Forum Stats

  • 3,837,492 Users
  • 2,262,264 Discussions
  • 7,900,302 Comments

Discussions

how to verify the encoding of a blob file

Alibune
Alibune Member Posts: 86
edited Jun 15, 2018 6:18PM in APEX Discussions

Hi everyone!

I have a browse item on my application that get the xml file and put it into a xmltype column on my table and i'm using this process:

declare    l_xml      xmltype;    l_xml_blob apex_application_temp_files.blob_content%type; -- blob;    l_filename apex_application_temp_files.filename%type;  begin      select f.blob_content,f.filename      into l_xml_blob,l_filename      from apex_application_temp_files f      where f.name = :P201_XMLFILE;      --create xmltype from blob    l_xml := xmltype(l_xml_blob, nls_charset_id('UTF8'));--specify file encoding      --and now just insert the record    insert into xml_tab(id,filename,xml) values (xml_tab_seq.NEXTVAL,l_filename,l_xml);     end;  

but sometimes i'll get files with encoding that is not UTF-8, how can i veriffy the file encoding to define which type of code i will use?

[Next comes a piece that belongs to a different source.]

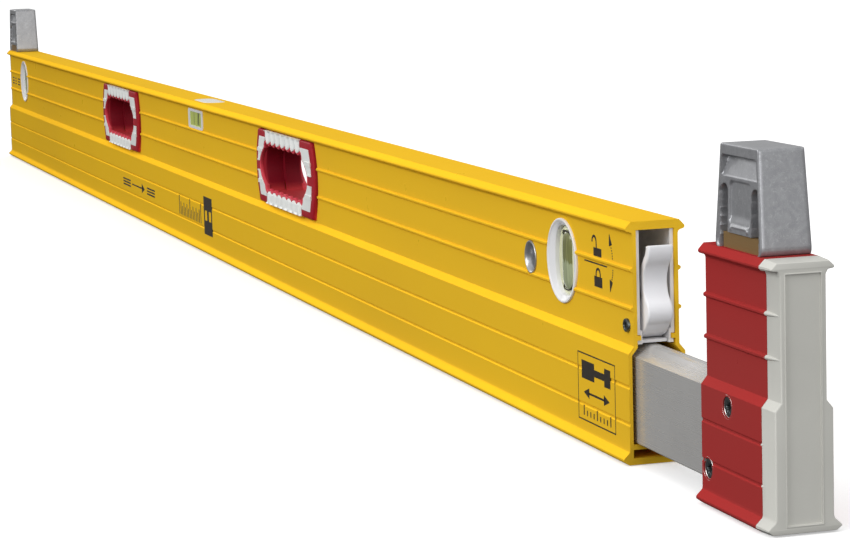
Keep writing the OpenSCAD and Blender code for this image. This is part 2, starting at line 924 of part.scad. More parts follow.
main_beam();
fixed_end_cap();
left_grip_front();
left_grip_rear();
left_grip_inserts();
right_grip_front();
right_grip_rear();
right_grip_inserts();
centre_vial_holder();
centre_vial_block();
centre_vial_fluid();
left_plumb_housing();
left_plumb_tube();
left_plumb_fluid();
right_plumb_housing();
right_plumb_tube();
right_plumb_fluid();
hang_sleeves();
lock_housing();
lever_pin();
pivot_screws();
mouth_guides();
fixed_standoff();
fixed_clamp_block();
fixed_standoff_screws();
lock_lever();
brake_shoe();
extension_rail();
rail_glide();
head_profile();
head_cap();
head_shims();
head_nut_bar();
head_screws();
sliding_standoff();
sliding_clamp_block();
sliding_standoff_screws();
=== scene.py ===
"""Dresses an extendable plate level: its finishes, its fine pieces, the studio and the camera.

Lengths are in millimetres until a Shell turns them into a mesh. X runs along the frame towards
the sliding head, Z is up and -Y is the front.
"""

from __future__ import annotations

import json
import logging
import math
from dataclasses import dataclass, field
from enum import Enum
from typing import Union

import bmesh
import bpy
import numpy as np
from mathutils import Matrix, Vector
from mathutils.geometry import tessellate_polygon

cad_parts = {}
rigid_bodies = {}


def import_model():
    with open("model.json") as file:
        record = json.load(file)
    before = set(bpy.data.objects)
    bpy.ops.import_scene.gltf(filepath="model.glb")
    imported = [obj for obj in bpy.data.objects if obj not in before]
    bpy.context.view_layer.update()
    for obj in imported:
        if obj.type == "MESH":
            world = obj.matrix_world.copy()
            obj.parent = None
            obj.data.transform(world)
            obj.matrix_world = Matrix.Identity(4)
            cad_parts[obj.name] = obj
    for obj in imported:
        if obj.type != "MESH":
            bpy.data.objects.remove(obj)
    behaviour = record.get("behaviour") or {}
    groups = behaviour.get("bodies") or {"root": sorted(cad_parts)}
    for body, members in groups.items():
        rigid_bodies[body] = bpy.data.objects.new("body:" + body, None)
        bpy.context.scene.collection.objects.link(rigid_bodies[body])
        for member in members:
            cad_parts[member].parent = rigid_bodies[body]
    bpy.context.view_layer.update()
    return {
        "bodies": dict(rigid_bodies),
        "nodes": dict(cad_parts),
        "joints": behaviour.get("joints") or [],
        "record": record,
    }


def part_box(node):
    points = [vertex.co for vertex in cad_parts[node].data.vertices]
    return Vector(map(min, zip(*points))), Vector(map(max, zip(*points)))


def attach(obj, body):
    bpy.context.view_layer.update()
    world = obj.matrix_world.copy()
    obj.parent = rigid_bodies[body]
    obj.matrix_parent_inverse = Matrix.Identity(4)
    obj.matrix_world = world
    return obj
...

I'm using Oracle APEX 5.1 and Oracle Database 11G XE.

Tagged:

Answers

  • Pavel_p
    Pavel_p Member Posts: 2,314 Gold Trophy
    edited Jun 15, 2018 9:20AM

    Hello,

    it's not up to your app/process (in fact, I have no idea how you could possibly determine file's encoding, in my opinion it's not possible) to determine its encoding. You need to tell the process file's encoding and then it can later handle it according to the codepage specified. Let's give another example - you have a plain text file and a viewer. The viewer may try to determine file's encoding to show special characters properly, but generally you need to tell the viewer that some special character should be presented some specified way. The only thing that is certain is that the lower part of ASCII table https://en.wikipedia.org/wiki/ASCII (e.g. characters with ASCII codes 0-127) are common for all languages, upper part is for special characters like "éířšěč" etc. And because there is only 128 such codes available (but there is way more such special characters in all the languages), we have various encodings to specify also the codepage as an additional information.

    So if you're processing files from external system(s), you need to know their encoding(s) as a part of the "contract" between your system (consumer) and the system that produces input files.

    Regards,

    Pavel

    Alibune
  • Alibune
    Alibune Member Posts: 86
    edited Jun 15, 2018 9:42AM

    Hi Pavel!

    The problem is that not always the files will come in UTF-8, i know that the right way was to define this with the client, but in this case it's not possible.

    It was you who posted this code on another topic that i've created, if i can't define the file encoding can i upload the XML independent of the encoding type?

    Because as it is if the file is on another encoding i am getting an error.

    Regards,

    Alibune

  • Mike Kutz
    Mike Kutz Member Posts: 6,195 Silver Crown
    edited Jun 15, 2018 10:09AM

    Aren't UTF files supposed to have a BOM in it?

    https://en.wikipedia.org/wiki/Byte_order_mark

    You might need a drop down of "encoding used" for UTF-8, ASCII7, etc.

    My $0.02

    MK

  • Anton Scheffer
    Anton Scheffer Member Posts: 1,950 Gold Trophy
    edited Jun 15, 2018 10:40AM

    You could check if your blob starts with something like

    <?xml version="1.0" encoding="ISO-8859-1"?>

    Use nls_charset_id( utl_i18n.map_charset( 'ISO-8859-1', utl_i18n.GENERIC_CONTEXT, utl_i18n.IANA_TO_ORACLE ) )

    to get oracle character set id

  • Pavel_p
    Pavel_p Member Posts: 2,314 Gold Trophy
    edited Jun 15, 2018 6:18PM

    Hi Alibune,

    yes, I noticed my code from the previous thread How to load a XML whole file into database. .

    it seems we got into some kind of an infinite loop where you keep saying that you need something and I keep responding that it's not possible.

    If systems should "talk" to each-other and understand each-other, then some kind of a contract is desperately needed. That's why we have things like protocols - TCP, HTTP(S) and so on... Simply something that defines the way information is exchanged between those systems. If you exchange plain text between systems (or some binary files, whatever), both systems need to know the structure, otherwise they simply do not talk to each-other. Fortunately XML structure is (or can be) strictly defined by XML schemes https://en.wikipedia.org/wiki/XML_Schema_(W3C) and also it's possible to define its encoding in XML prolog (as Anton mentioned), that should look like

    <?xml version="1.0" encoding="UTF-8"?>

    The default encoding is UTF-8 and if file's encoding is different, it should be specified. If it's not, you can just guess (using more or less sophisticated methods) what its encoding could possibly be. Please, could you post some sample (hashed) data how your xml files look like?

    Thanks,

    Pavel

This discussion has been closed.